WHAT IS ASKED:
Copy out every line that contains the word "only".

═══ EXTRACTED INFORMATION ═══

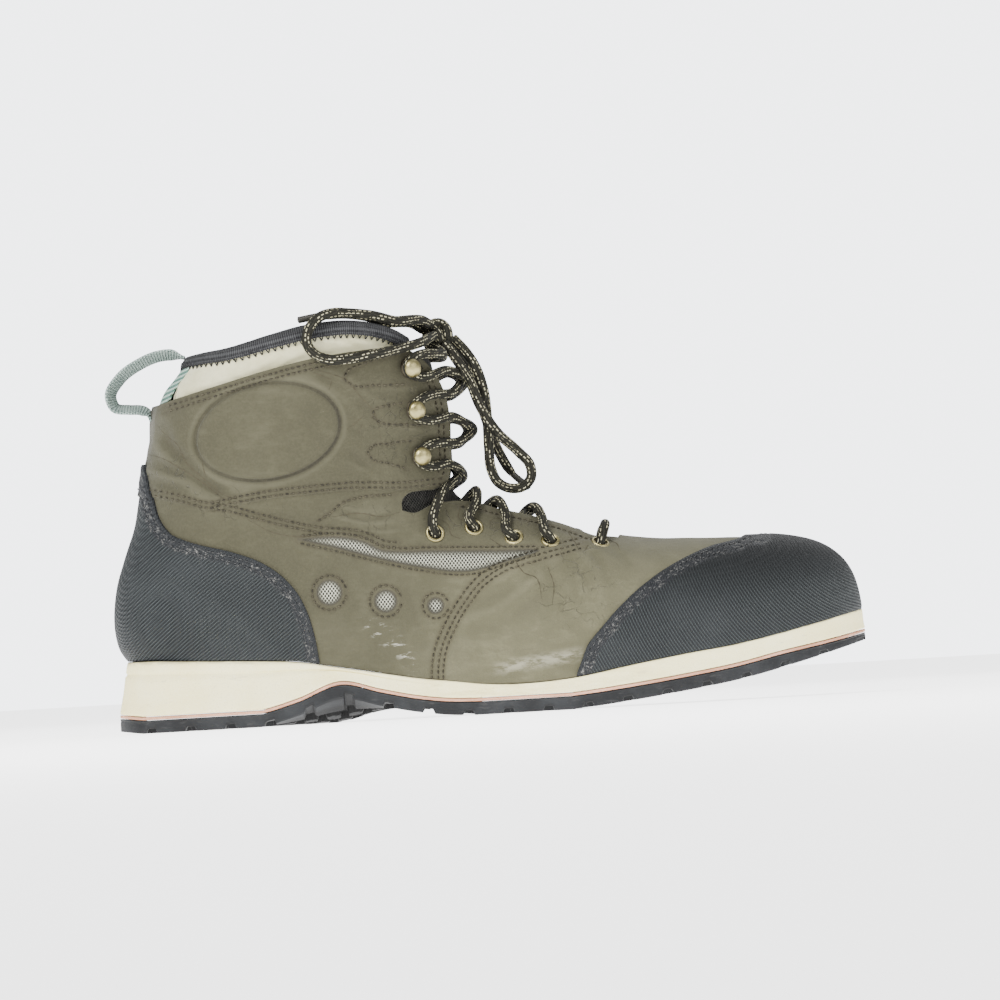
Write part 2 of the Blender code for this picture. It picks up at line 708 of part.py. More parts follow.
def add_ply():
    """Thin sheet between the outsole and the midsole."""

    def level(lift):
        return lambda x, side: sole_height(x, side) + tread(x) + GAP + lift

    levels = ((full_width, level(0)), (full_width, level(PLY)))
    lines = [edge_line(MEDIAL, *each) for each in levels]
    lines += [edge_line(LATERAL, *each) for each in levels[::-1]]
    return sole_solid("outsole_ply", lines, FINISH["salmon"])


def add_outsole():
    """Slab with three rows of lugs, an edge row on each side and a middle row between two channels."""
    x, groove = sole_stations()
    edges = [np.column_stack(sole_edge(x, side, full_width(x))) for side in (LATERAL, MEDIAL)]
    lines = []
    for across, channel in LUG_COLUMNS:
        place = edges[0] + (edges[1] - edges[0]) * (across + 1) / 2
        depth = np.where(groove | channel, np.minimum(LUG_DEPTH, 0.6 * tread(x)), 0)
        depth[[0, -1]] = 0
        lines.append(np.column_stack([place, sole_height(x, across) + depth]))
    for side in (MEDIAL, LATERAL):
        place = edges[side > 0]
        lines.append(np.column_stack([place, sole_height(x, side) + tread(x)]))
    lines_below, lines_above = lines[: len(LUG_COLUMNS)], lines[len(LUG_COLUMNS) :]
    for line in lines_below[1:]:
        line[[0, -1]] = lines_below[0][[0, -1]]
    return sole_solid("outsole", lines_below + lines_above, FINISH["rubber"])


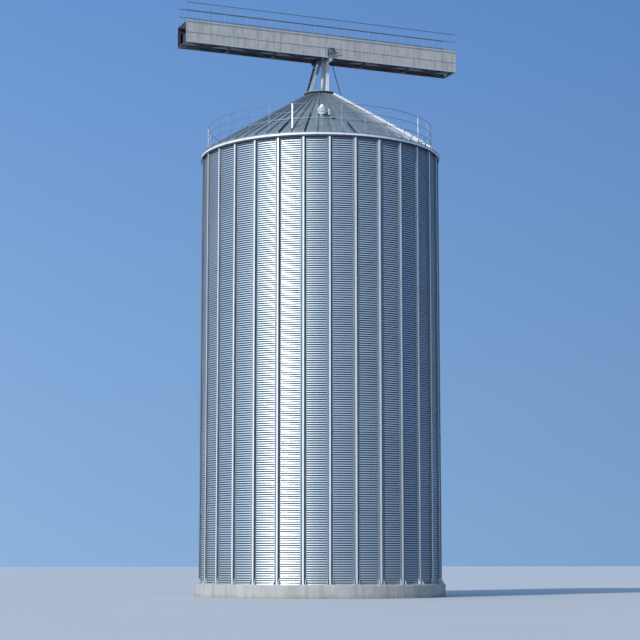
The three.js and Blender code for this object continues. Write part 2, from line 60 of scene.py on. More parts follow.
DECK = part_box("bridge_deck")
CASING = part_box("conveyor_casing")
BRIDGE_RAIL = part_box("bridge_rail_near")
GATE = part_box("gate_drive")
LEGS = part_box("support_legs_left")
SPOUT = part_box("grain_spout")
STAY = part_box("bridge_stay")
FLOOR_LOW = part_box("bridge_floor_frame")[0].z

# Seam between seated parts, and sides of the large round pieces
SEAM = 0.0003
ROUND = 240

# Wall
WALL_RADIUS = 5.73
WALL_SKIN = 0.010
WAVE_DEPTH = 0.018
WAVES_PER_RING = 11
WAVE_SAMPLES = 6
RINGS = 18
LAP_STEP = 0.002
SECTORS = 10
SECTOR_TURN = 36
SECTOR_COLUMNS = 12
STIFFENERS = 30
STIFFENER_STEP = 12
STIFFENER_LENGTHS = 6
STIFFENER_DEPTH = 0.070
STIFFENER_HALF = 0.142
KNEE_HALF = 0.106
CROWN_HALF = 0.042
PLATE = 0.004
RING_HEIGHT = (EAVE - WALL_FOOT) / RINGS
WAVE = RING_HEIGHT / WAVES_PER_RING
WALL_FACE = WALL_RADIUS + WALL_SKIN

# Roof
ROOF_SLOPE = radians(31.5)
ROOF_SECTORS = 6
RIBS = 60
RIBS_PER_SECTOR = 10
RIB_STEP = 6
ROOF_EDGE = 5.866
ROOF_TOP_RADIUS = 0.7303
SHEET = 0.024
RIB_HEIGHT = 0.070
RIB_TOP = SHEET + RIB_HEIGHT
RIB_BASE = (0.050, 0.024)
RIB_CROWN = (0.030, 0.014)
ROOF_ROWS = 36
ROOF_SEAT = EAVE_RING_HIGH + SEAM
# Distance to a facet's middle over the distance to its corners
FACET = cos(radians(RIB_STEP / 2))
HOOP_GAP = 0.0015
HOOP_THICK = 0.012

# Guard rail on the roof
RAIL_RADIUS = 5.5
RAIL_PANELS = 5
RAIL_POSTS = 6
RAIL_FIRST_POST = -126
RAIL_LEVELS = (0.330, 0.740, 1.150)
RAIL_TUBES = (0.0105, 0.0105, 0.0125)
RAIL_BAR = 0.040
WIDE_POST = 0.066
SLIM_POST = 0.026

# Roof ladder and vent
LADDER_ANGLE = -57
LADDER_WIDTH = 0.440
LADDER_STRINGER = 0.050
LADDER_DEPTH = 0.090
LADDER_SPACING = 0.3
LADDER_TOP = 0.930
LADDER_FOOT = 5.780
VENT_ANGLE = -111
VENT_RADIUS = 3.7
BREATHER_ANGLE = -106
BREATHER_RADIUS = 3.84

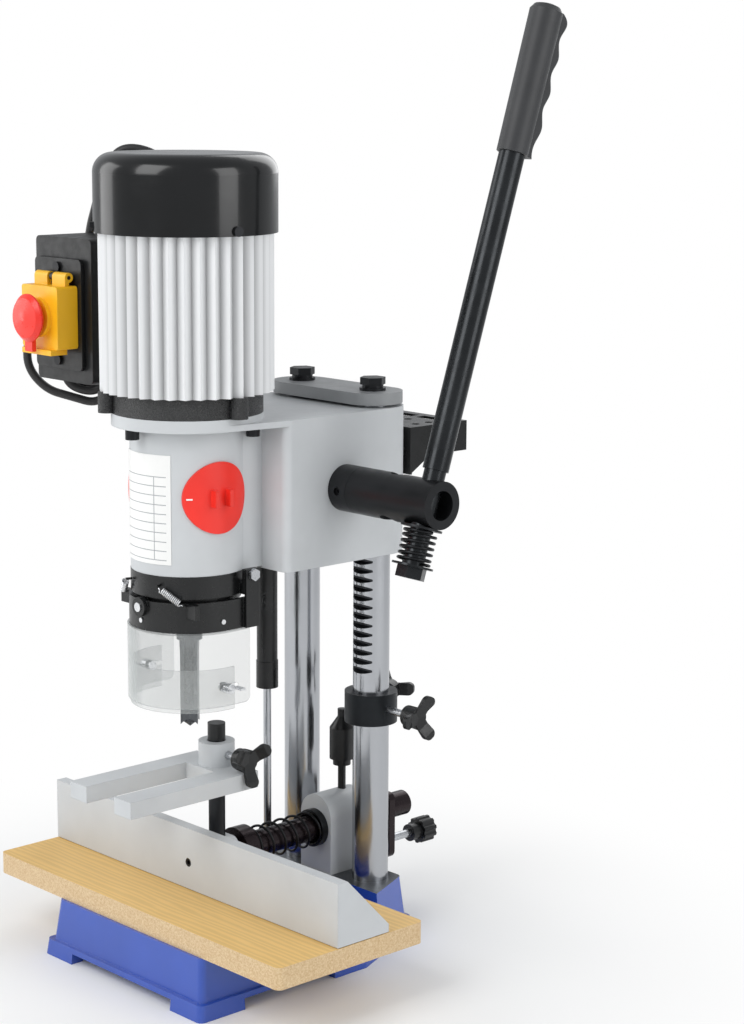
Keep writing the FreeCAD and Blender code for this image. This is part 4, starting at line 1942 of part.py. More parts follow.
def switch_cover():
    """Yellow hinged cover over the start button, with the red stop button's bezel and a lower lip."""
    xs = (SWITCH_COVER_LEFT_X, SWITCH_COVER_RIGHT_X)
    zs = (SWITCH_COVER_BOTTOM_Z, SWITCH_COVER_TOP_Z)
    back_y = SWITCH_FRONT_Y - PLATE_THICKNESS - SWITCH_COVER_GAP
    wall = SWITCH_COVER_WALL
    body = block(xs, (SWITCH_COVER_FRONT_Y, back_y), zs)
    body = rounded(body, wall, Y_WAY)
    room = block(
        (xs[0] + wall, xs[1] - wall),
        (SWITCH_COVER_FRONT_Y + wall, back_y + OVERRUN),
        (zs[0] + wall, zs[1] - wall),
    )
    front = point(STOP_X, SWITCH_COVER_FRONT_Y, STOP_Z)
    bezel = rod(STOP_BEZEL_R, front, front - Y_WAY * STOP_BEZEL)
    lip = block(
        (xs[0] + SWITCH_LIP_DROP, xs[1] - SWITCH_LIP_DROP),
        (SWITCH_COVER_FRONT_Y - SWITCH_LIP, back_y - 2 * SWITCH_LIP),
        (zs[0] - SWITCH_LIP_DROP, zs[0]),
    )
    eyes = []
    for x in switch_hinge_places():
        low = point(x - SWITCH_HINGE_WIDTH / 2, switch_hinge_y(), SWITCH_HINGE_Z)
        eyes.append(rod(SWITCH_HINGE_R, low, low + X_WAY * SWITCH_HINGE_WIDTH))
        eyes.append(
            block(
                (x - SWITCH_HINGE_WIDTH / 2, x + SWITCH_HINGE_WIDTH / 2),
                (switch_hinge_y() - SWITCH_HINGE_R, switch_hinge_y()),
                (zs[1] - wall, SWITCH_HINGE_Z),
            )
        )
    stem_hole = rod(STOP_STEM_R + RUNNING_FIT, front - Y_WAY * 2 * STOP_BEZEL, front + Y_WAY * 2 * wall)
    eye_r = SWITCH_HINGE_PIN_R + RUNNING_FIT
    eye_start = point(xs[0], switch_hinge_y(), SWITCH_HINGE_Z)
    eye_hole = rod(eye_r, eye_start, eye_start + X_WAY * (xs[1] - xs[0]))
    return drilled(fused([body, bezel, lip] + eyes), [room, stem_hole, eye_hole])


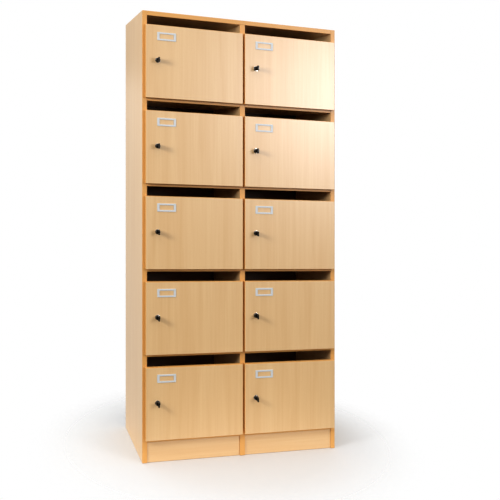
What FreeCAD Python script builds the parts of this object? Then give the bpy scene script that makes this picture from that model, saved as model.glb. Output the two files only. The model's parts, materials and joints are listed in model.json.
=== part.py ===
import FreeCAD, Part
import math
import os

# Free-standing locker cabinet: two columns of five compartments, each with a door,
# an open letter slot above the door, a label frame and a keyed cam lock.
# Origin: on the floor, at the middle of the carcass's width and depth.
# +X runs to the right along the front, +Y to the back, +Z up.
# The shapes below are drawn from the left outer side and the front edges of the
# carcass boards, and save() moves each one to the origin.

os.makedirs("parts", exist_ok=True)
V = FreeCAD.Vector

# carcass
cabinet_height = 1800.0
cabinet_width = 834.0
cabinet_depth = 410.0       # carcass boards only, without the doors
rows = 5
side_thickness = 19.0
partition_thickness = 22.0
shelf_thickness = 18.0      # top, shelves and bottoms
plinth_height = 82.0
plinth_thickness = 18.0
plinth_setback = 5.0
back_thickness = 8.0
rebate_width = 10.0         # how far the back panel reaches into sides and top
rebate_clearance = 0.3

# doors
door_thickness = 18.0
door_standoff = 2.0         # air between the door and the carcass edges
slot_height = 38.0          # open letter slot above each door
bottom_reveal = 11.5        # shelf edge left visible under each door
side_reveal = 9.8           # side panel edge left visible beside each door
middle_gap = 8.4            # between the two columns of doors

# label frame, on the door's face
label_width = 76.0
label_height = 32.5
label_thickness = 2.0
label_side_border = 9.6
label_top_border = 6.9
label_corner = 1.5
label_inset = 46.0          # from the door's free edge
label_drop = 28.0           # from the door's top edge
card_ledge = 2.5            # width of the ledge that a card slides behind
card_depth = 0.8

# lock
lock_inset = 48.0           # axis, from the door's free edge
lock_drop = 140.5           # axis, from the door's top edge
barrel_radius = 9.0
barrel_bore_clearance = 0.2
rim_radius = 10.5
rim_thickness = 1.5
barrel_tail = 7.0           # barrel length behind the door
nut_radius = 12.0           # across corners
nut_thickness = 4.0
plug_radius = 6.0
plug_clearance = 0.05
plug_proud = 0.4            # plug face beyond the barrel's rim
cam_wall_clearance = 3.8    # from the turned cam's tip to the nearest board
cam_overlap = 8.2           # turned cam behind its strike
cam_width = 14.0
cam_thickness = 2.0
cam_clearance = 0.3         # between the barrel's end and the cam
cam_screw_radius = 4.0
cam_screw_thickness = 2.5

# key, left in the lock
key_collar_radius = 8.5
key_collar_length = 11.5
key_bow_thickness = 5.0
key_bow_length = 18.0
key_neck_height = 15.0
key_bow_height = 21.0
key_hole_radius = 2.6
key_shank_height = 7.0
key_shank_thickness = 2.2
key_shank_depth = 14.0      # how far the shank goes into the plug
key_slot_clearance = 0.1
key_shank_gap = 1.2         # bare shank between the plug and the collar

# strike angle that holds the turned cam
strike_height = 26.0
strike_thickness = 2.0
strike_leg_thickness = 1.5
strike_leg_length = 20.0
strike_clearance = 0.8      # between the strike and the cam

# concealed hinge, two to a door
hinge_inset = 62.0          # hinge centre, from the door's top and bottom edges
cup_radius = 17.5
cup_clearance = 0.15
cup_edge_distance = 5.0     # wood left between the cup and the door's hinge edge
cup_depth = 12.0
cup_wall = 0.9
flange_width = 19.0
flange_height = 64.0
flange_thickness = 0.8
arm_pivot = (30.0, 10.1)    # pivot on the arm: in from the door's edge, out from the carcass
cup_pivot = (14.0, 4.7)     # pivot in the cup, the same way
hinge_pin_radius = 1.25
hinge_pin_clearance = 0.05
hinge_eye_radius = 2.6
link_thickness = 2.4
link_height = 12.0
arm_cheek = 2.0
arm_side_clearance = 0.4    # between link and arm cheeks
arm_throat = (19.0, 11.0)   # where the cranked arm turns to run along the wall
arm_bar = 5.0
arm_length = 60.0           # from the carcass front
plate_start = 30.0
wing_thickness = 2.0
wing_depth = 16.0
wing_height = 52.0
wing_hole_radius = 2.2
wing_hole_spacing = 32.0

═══

WORKED SOLUTION:
What FreeCAD Python script builds the parts of this object? Then give the bpy scene script that makes this picture from that model, saved as model.glb. Output the two files only. The model's parts, materials and joints are listed in model.json.
cabinet_depth = 410.0       # carcass boards only, without the doors